The Arts Club was the center of Victorian London’s literature scene when it debuted 150 years ago, when Dickens left the Garrick Club, another gentleman’s club in London founded in 1831. The Garrick no doubt hosted its own share of literary icons throughout history, from H.G. Wells to Kingsley Amis, but his quarrel with Vanity Fair author William Makepeace Thackeray over a journalist named Edmund Yates was enough to turn Dickens off the Garrick altogether. Yates published a scandalous piece on Thackeray with information that Thackeray thought Yates could only have acquired inside the club; repeating what you heard inside the club in public was a huge no-no. Dickens, not wanting to see him expelled, quit the club in support of Yates, a close family friend and father of Dickens’ godchildren.

Edmund Yates

The words “Victorian club scene” might lead you to picture the Brontë sisters gyrating wildly against some dandy in a top hat blasting music from behind a steampunk-looking DJ booth, but it was quite the opposite. Gentlemen’s clubs were founded for different types of upper-class and well-connected people, but they generally served the same purpose: for men of high status to chill out and network. People knew what type of person you were by what club you belonged to. They could tell your political affiliation if you were a member of the conservative St. Stephen’s Club, and they knew who you worked for if they saw you entering the East India Club. As a writer and celebrity, Dickens was one of the few people with the power to give up his membership at such a club, start going to another, and make this new club the destination for other writers and literary hangers-on.

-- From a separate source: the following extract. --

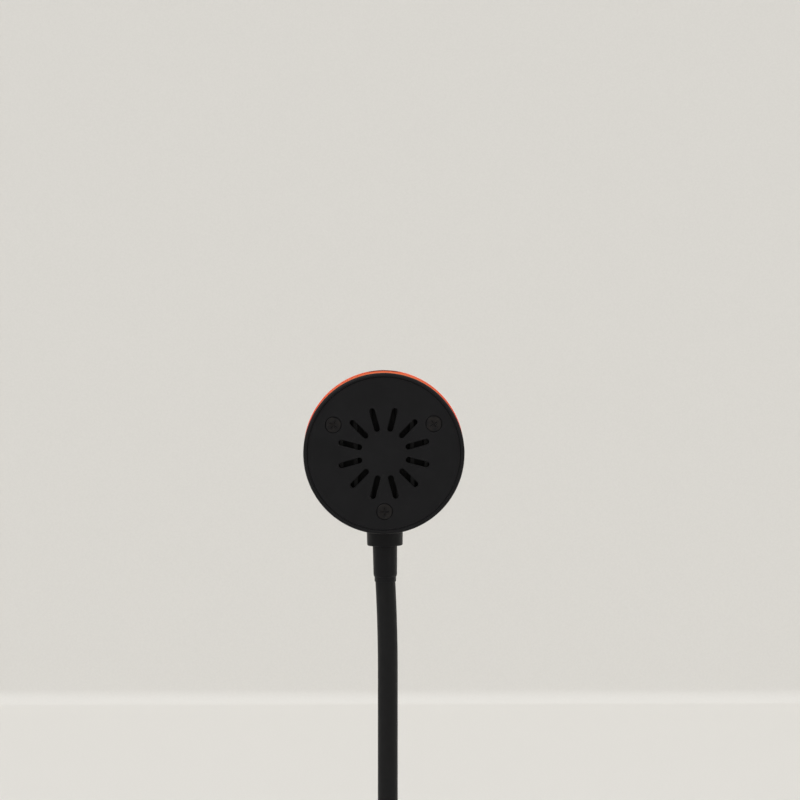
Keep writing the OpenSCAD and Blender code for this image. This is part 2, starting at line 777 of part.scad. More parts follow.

But Dickens was part of another club before the Arts Club opened up; he was also one of the founding members of The Ghost Club in 1862. The Great Expectations author was among the first to join what is today considered the oldest paranormal investigation and research organization in the world. Tied to the Spiritualist movement that was popular around that time in England and America, The Ghost Club was ridiculed by London press upon its inception, but Dickens’ involvement made it a little more respectable. For better or worse, the group’s members were essentially the Victorian-era forefathers to Ghostbusters, and groups like The Atlantic Paranormal Society (TAPS), who appear on the Syfy show Ghost Hunters.

Today we have society types, club promoters, and people Malcolm Gladwell labeled as “connectors.” Dickens was essentially all of those things rolled into one, and also one of the finest writers of his era. What’s especially interesting to note is that, while everything Dickens wrote is considered essentially canonical, the clubs he helped found, the Arts Club and The Ghost Club, have moved far away from the vision he and his co-founder originally had in mind. For one, the high club dues and nightclub atmosphere at the Arts Club is not welcoming to the creative class. In the case of the club he helped establish to investigate paranormal activity, its aims have become cheap television entertainment, courtesy of frat-boy spirit taunter Zak Bagans of the show Ghost Adventures and his peers.